Recorded data ::
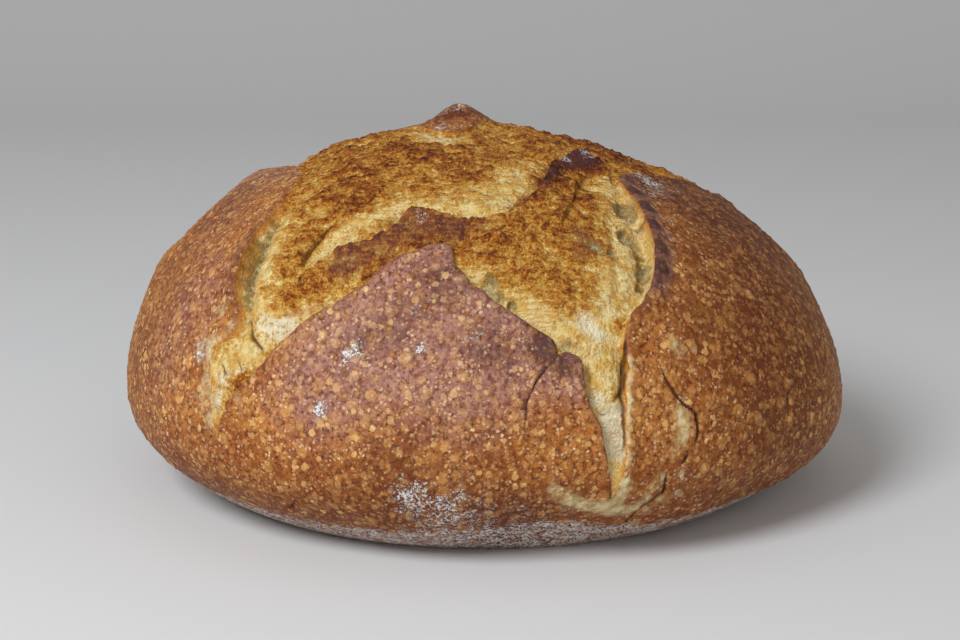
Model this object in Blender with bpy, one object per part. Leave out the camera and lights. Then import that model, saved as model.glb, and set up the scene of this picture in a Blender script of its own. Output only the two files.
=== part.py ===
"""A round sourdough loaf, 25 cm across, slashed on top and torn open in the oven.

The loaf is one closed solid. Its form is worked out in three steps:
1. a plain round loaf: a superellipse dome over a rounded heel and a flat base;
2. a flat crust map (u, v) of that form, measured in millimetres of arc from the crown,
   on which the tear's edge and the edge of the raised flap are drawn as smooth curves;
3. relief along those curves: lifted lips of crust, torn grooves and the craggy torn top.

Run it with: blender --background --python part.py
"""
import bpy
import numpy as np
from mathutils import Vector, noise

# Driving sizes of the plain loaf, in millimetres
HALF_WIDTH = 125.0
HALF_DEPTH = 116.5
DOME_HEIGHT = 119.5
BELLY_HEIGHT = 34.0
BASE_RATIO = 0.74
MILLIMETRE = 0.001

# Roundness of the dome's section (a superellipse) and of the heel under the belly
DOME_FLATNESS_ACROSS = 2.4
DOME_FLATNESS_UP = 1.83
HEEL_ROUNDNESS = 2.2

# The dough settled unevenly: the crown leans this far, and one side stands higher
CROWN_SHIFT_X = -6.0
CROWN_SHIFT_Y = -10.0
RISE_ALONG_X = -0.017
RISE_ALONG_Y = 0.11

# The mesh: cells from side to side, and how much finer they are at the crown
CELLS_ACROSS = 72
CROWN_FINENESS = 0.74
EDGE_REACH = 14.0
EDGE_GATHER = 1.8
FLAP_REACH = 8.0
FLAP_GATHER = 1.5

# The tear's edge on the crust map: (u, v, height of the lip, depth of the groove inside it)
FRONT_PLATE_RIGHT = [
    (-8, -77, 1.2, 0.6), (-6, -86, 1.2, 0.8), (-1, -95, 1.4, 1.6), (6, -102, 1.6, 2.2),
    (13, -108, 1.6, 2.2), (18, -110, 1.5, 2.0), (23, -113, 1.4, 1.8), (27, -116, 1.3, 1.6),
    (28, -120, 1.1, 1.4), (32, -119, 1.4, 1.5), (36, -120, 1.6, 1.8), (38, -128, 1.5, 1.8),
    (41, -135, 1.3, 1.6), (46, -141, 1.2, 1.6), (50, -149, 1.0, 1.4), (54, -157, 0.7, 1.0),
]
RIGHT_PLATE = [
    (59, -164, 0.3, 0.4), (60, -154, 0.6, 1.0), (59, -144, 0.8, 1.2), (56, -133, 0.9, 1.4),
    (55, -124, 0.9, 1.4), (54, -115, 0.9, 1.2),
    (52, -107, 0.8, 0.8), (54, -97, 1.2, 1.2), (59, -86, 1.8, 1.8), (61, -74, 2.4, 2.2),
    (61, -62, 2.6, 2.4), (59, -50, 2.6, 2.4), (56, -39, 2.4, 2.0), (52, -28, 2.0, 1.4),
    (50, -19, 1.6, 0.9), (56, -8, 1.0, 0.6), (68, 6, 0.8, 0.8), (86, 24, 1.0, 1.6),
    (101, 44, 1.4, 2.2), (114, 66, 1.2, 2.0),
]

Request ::
Please give an exact restatement of only the lines from the beginning of the material above to the line with "in the oven.", inclusive.

Correct response ::
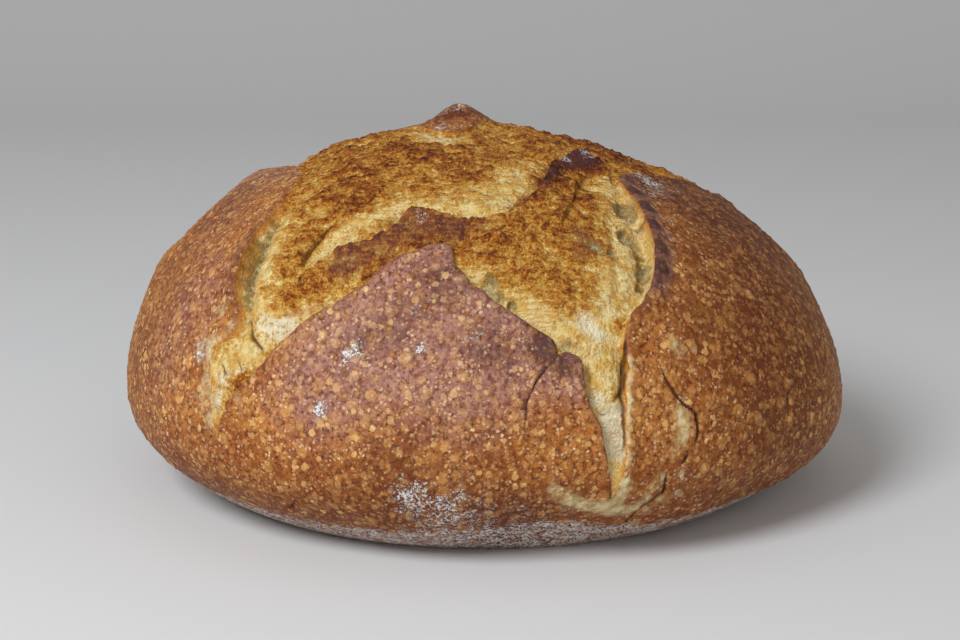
Model this object in Blender with bpy, one object per part. Leave out the camera and lights. Then import that model, saved as model.glb, and set up the scene of this picture in a Blender script of its own. Output only the two files.
=== part.py ===
"""A round sourdough loaf, 25 cm across, slashed on top and torn open in the oven.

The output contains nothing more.